Problem
Below are some records. Reproduce them exactly from their first line through the line with "BAFFLE_LEG = 17.5", inclusive.

Supplied data

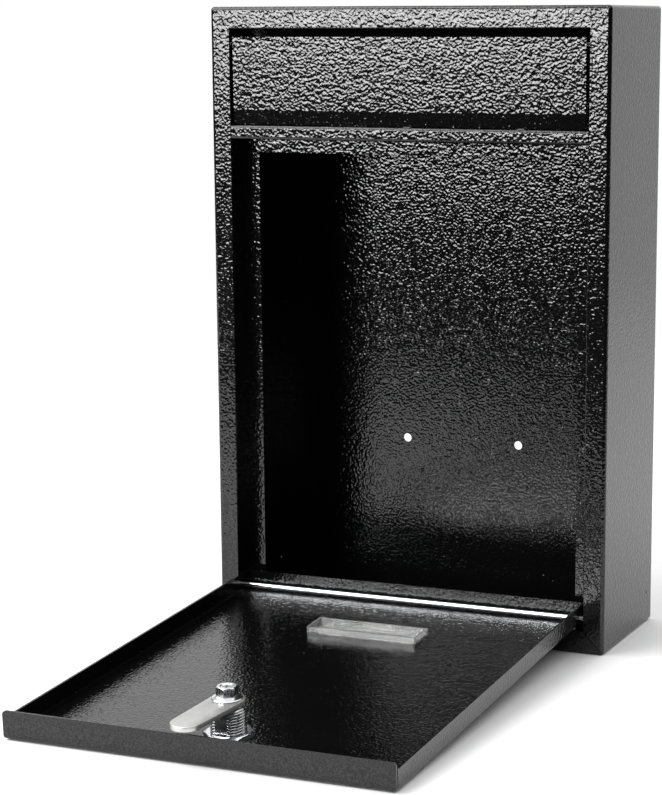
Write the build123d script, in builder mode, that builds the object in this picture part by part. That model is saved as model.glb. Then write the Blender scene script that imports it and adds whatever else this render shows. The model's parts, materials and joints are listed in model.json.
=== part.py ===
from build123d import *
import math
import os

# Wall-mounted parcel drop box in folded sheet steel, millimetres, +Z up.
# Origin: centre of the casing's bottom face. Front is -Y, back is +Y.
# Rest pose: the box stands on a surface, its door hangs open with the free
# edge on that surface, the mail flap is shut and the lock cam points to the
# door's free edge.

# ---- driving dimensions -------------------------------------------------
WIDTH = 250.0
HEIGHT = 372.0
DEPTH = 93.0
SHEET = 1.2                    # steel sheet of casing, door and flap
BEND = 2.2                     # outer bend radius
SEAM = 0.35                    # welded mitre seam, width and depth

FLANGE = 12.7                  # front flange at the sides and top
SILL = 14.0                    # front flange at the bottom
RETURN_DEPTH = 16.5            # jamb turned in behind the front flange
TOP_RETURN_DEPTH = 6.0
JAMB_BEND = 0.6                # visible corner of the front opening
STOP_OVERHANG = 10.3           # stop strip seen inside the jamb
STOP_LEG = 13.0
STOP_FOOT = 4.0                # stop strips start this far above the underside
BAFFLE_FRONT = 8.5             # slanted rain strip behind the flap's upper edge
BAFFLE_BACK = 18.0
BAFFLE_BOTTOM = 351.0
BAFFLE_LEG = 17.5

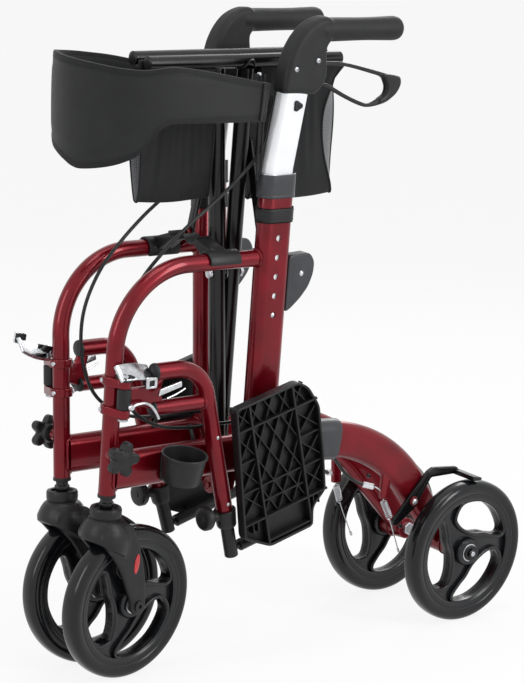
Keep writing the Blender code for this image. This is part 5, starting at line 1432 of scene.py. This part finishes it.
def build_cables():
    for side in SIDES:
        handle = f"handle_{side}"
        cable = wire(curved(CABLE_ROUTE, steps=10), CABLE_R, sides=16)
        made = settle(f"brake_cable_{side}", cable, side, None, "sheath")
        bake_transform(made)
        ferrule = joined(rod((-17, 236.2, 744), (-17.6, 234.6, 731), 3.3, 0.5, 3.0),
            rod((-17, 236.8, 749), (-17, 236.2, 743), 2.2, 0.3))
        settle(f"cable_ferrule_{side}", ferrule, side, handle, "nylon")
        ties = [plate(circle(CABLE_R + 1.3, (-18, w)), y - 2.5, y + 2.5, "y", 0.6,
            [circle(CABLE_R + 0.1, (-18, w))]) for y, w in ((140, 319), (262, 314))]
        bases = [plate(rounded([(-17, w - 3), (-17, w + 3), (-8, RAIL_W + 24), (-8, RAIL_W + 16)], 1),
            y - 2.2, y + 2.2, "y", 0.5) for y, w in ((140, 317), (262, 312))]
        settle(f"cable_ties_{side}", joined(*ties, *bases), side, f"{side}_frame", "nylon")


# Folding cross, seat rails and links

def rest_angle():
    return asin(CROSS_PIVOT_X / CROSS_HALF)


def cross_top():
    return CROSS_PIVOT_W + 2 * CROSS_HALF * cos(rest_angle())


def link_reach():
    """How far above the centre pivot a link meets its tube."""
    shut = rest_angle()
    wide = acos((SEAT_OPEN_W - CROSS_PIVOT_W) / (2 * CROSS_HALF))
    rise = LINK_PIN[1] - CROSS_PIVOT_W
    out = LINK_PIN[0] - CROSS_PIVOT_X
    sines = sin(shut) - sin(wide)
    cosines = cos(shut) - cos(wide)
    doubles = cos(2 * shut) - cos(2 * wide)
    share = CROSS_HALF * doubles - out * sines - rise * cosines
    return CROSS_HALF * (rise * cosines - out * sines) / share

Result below
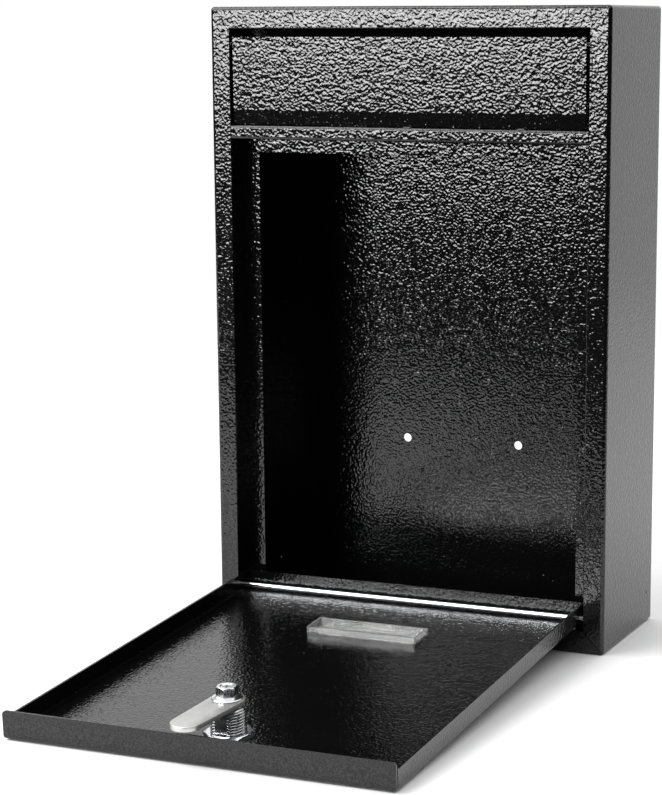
Write the build123d script, in builder mode, that builds the object in this picture part by part. That model is saved as model.glb. Then write the Blender scene script that imports it and adds whatever else this render shows. The model's parts, materials and joints are listed in model.json.
=== part.py ===
from build123d import *
import math
import os

# Wall-mounted parcel drop box in folded sheet steel, millimetres, +Z up.
# Origin: centre of the casing's bottom face. Front is -Y, back is +Y.
# Rest pose: the box stands on a surface, its door hangs open with the free
# edge on that surface, the mail flap is shut and the lock cam points to the
# door's free edge.

# ---- driving dimensions -------------------------------------------------
WIDTH = 250.0
HEIGHT = 372.0
DEPTH = 93.0
SHEET = 1.2                    # steel sheet of casing, door and flap
BEND = 2.2                     # outer bend radius
SEAM = 0.35                    # welded mitre seam, width and depth

FLANGE = 12.7                  # front flange at the sides and top
SILL = 14.0                    # front flange at the bottom
RETURN_DEPTH = 16.5            # jamb turned in behind the front flange
TOP_RETURN_DEPTH = 6.0
JAMB_BEND = 0.6                # visible corner of the front opening
STOP_OVERHANG = 10.3           # stop strip seen inside the jamb
STOP_LEG = 13.0
STOP_FOOT = 4.0                # stop strips start this far above the underside
BAFFLE_FRONT = 8.5             # slanted rain strip behind the flap's upper edge
BAFFLE_BACK = 18.0
BAFFLE_BOTTOM = 351.0
BAFFLE_LEG = 17.5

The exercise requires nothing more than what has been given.